I provide this background as a refresher on the terrain in those days, but there are two more reasons I do so. The first is so it becomes clearer what Fasawe means when he—a man who held no political office—claims, “We were the ones in government….”
And of course, in his intervention, Fasawe disclosed he still has millions of dollars tied up in the US over Jefferson, and requested the Nigerian government to help him recover his money.
My final reason is to underline that, last week, two Nigerians filed a “no opinion” opinion on Aisha Buhari.
Obasanjo and Atiku.
It was no surprise that the First Lady came out swinging for herself, giving Governor Fayose five days to retract his “very wild, unfounded and false allegations and imputations,” or else.

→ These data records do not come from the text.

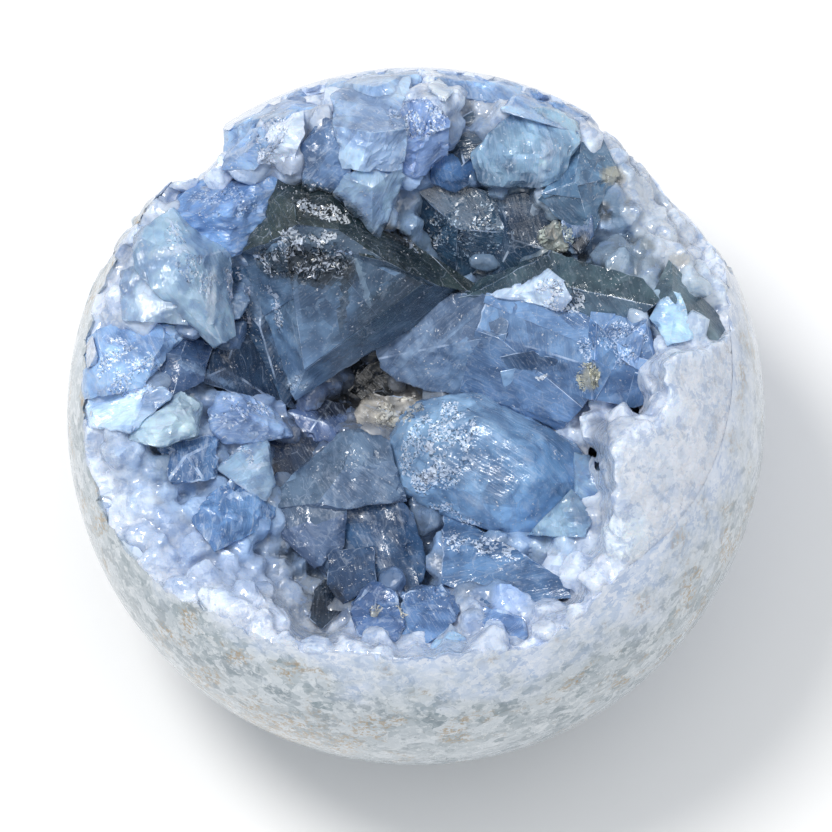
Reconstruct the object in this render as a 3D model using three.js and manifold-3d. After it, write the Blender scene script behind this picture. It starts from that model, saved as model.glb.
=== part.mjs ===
// Celestite geode ball: a polished ball of massive celestite with a hollow full of blue crystals
import * as THREE from 'three';
import { ConvexGeometry } from 'three/addons/geometries/ConvexGeometry.js';
import { mergeVertices } from 'three/addons/utils/BufferGeometryUtils.js';
import Module from 'manifold-3d';

const wasm = await Module();
wasm.setup();

// Sizes in millimetres
const BALL_RADIUS = 45;
const BASE_FLAT_RADIUS = 13;
const BALL_CENTRE_HEIGHT = Math.sqrt(BALL_RADIUS ** 2 - BASE_FLAT_RADIUS ** 2);
const BALL_DETAIL = 8;

// The crystals are placed in a view frame: x to the right, y up the ball's face, z out of the hollow
const HOLLOW_TILT = THREE.MathUtils.degToRad(18);

// The hollow in the massive rind
const HOLLOW = { centre: [-0.5, 4, 14], radii: [41, 39.5, 35], detail: 4 };
const CRUST_GAP = 0.3;

// The open edge of the hollow on the ball's face: direction in degrees, then distance from the middle
const RIM = [
  [-163, 41.8], [-145, 38.6], [-135, 35.4], [-124, 34.1], [-104, 30.7], [-89, 30.3], [-77, 30.2], [-62, 32.6],
  [-47, 32.5], [-36, 32], [-29, 30.5], [-25, 28.2], [-18, 25.5], [-10, 24.5], [-5, 28], [-1, 30.6], [5, 31.7],
  [12, 31], [15, 41.5], [30, 44.5], [58, 44.8], [66, 42.5], [75, 40.8], [90, 40.3], [105, 40.8], [118, 41.8],
  [130, 43], [160, 43.2], [175, 42.5],
];

// The bed between the crystals lies a little under their corners and climbs to the open edge
const BED = {
  rings: [0.13, 0.26, 0.4, 0.54, 0.67, 0.78, 0.87, 0.95, 1],
  sectors: 48,
  firstSector: -10,
  drop: 2.6,
  edgeDrop: 0.4,
  edgeStep: 2.5,
  edgeSlope: 0.15,
  clearance: 0.1,
  falloff: 2.5,
  roughness: 0.6,
  lid: 60,
};

// Small blunt crystals that stand all over the bed
const SMALL_CRYSTALS = { count: 60, seed: 7, width: [3, 6], rise: [0.2, 0.55], lean: 0.4, edgeMargin: 1.5 };

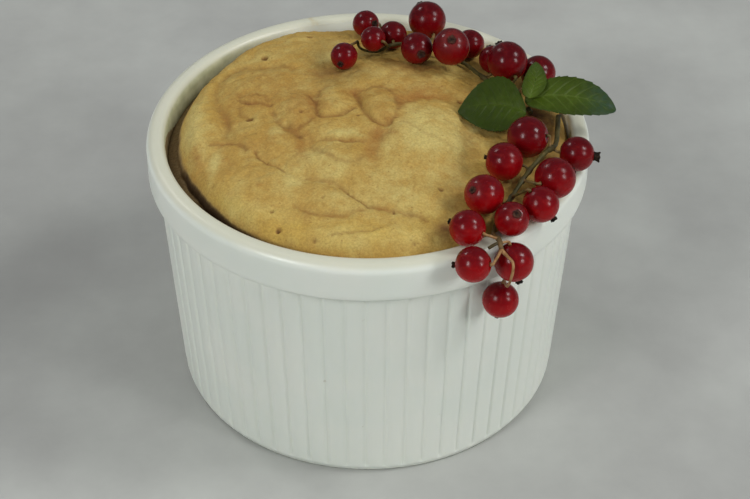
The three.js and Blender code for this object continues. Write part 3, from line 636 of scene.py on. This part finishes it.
def leaf_material():
    m = Nodes("mint_leaf")
    tone = m.plus("tone", m.times(m.ripple(2.5, 4, 0.6), 0.5))
    m.tint = colour(44, 58, 8)
    m.coat(m.between(tone, 0.0, 1.0), colour(84, 104, 28))
    m.coat("vein", colour(124, 144, 74))
    # Painted sheen toward the leaf's tip, in bluish grey.
    m.coat(m.times("bloom", m.spread(0.4, 1, 1.2)), colour(48, 70, 52))
    return m.finish(
        Roughness=m.spread(0.38, 0.55, 1.5), Specular_IOR_Level=0.16,
        Normal=m.bump(m.noise(0.5, 3, 0.6), 0.12, 0.6),
        Subsurface_Weight=0.1, Subsurface_Radius=(0.4, 1.0, 0.2), Subsurface_Scale=0.001,
    )


def floor_material():
    m = Nodes("pale_tabletop")
    tone = m.plus(m.times(m.ripple(36, 6, 0.6), 1.5), m.ripple(150, 2))
    # Darker spots on the floor; the first is a painted shadow left of the dish.
    for x, y, depth in FLOOR_SHADES:
        away = m.add("VectorMath", {0: m.place, 1: (x, y, 0.0)}, "Value", operation="DISTANCE")
        tone = m.plus(tone, m.between(away, 0.0, FLOOR_SHADE_REACH, -depth, 0))
    m.tint = m.mix(m.between(tone, -1, 1), colour(160, 160, 157), colour(194, 197, 191))
    return m.finish(Roughness=0.8)


# ---------- dish


def inner_wall_radius(z):
    share = (z - FLOOR_THICKNESS) / (DISH_HEIGHT - FLOOR_THICKNESS)
    return FLOOR_RADIUS + (RIM_INNER_RADIUS - FLOOR_RADIUS) * share


def body_radius(z):
    return FOOT_RADIUS + (BODY_TOP_RADIUS - FOOT_RADIUS) * (z / (DISH_HEIGHT - BAND_HEIGHT))


def reed_relief(share):
    """How far the wall stands proud of its mean, across one reed."""
    off_middle = np.abs(2 * share - 1)
    edge = 1 - 2 * GROOVE_HALF_WIDTH
    crown = REED_CROWN * (1 - (off_middle / edge) ** 2)
    into = np.clip((off_middle - edge) / (1 - edge), 0, 1)
    groove = -GROOVE_DEPTH * (0.5 - 0.5 * np.cos(np.pi * into ** 0.9))
    return np.where(off_middle < edge, crown, groove)


def arc(radius, height, size, degrees):
    """Radius and height along part of a circle about that point: 0 is outward, 90 is up."""
    turns = np.radians(degrees)
    return list(zip(radius + size * np.cos(turns), height + size * np.sin(turns)))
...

Even SaharaReporters entered the fray, saying its investigation confirmed that this Aisha is not that Aisha.
All of these narratives must be comforting for the Buharis of Aso Rock. But they all miss the point, which is that the problem is not whether there are two or more Aisha Buharis.
Think about it: for about 12 years, Nigeria has tangled with hundreds of scandals, although Fayose is obviously unable to tell the first from the second. Everywhere, the international scandals have led to reparations and prison sentences.
Everywhere but Nigeria.
It is clear from the words of two-time EFCC chairman Lamorde that under his watch, the agency could have done much more on the Aisha Buhari file, and hundreds besides.
It didn’t, because ours is a bogus engagement with corruption, the objective often being just to look busy. Others travel on straight roads; we go in circles.
That is what makes an Aisha Buhari of each of us, as we neglect every haunting indictment, right or wrong, such as “The estate he built in Abuja…” A woman, presumably, who presumably lives in the US pays $170k to the US from a Nigerian account in 2002, and we claim not to know who she is.
We are bewitched by our own conscience and seized by our own trap: free, even if convicted; guilty, even in our absence.